(Columna publicada: 9 de diciembre, 2017) Pues nada. Que le echo un vistazo a las noticias más bulliciosas de la semana y nada ha variado. Llevamos meses en las mismas, orbitando alrededor de Washington y dilapidando dinero en pesquisas sin fin, bogando en las turbias aguas de las amenazas e insultos políticos, las alegadas conspiraciones rusas, los perjuicios o beneficios del gobierno de Trump —según quién los mire—, los malabarismos de guerra del díscolo Kim Jong-un, y las inacabadas cuitas de Hillary, que no termina de tirar la toalla y callarse de una vez y por todas. Lo que sobran son habladurías baratas, comadreos de pasillo y altercados partidarios, de los que estamos ya hasta el copete.

Sin embargo, hete ahí que por allá, en un rincón informativo, entre los asuntos presuntamente insustanciales me hallo un titular con una frase que acapara todo mi interés: “hospitales sin fines de lucro”. Caramba, me digo, será que la atención médica en el país no es lo que yo pienso: un negocio, impasible y calculador, como todos. Releo el titular y pienso: no puede ser. Pues sí. El asunto es que en el sector de la salud de este país solo los médicos se rigen por una versión del juramento hipocrático escrita hace medio siglo por el doctor Louis Lasagna. El documento los compromete a prevenir dolencias, responsabilizarse con la salud de los pacientes y también a considerar que las enfermedades afectan “la familia y estabilidad económica de la persona”.

Pero ese no es el caso de los ejecutivos de los seguros de salud y compañías farmacéuticas, para quienes solo cuenta sacarle el mayor aceite posible a la aceituna. Con ellos no vale ningún compromiso de conciencia o cláusula moral. Su única ética es la del dinero. Y no sufren remordimientos. Están en la cúspide de una industria con un elevadísimo número de sinvergüenzas por milla cuadrada, incluidos los centros médicos, léase los hospitales. Entonces… ¿leí mal? “Hospitales sin fines de lucro”. En lo absoluto. Existen, y paradójicamente son bien lucrativos. El Servicio de Rentas Internas los exime del pago de impuestos federales y estatales sobre los ingresos, y tampoco abonan gravámenes locales sobre la propiedad. El único requisito es que sus dueños sean órdenes religiosas, organizaciones caritativas o universidades estatales. Y que ofrezcan beneficios comunitarios y “atención gratuita” a los desamparados.

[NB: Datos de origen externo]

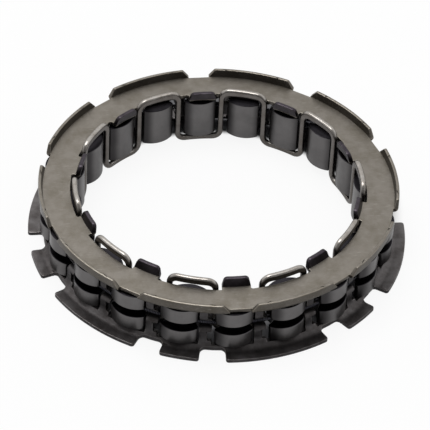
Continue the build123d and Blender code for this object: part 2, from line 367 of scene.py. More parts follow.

La idea, como idea, no está nada mal. Es misericordiosa. Pero, al contrario de lo que podría pensarse, estos hospitales no son administrados por monjitas ni asociaciones filantrópicas. Ascencion, la mayor red de estas clínicas en el país, opera más de 140, una treintena de instalaciones para ancianos y más de un millar de centros de salud en 22 estados. Este año reportó ingresos netos de $1.860 millones, más del triple que en 2016. Mientras que otro de los “no lucrativos”, el hospital Northwestern Memorial Healthcare, de Chicago, obtuvo ganancias de $983.6 millones (37 por ciento más que el año anterior). ¿Adónde va ese dinero? Bueno, una buena parte sirve para sufragar los salarios y paquetes de beneficio de los ejecutivos, y otra se reinvierte en el negocio para ampliar los servicios a quienes puedan pagarlos.

Se trata sin duda de una industria bien aceitada que nada tiene que ver con el altruismo ni con la compasión. Un reciente artículo de Político ponía de relieve que mientras las ganancias de los siete hospitales más grandes del país sumaban decenas de miles de millones de dólares, sus gastos en atención gratuita a pacientes de bajos ingresos habían disminuido dramáticamente entre 2013 y 2015. El detalle digno de mirar con lupa es que alrededor de las dos terceras partes del sistema hospitalario nacional reportan ingresos récords operando como proveedores de este tipo de servicio de salud. Resumiendo. Que hay que tener ventrecha para llamarla asistencia médica “no lucrativa”. ¿No creen?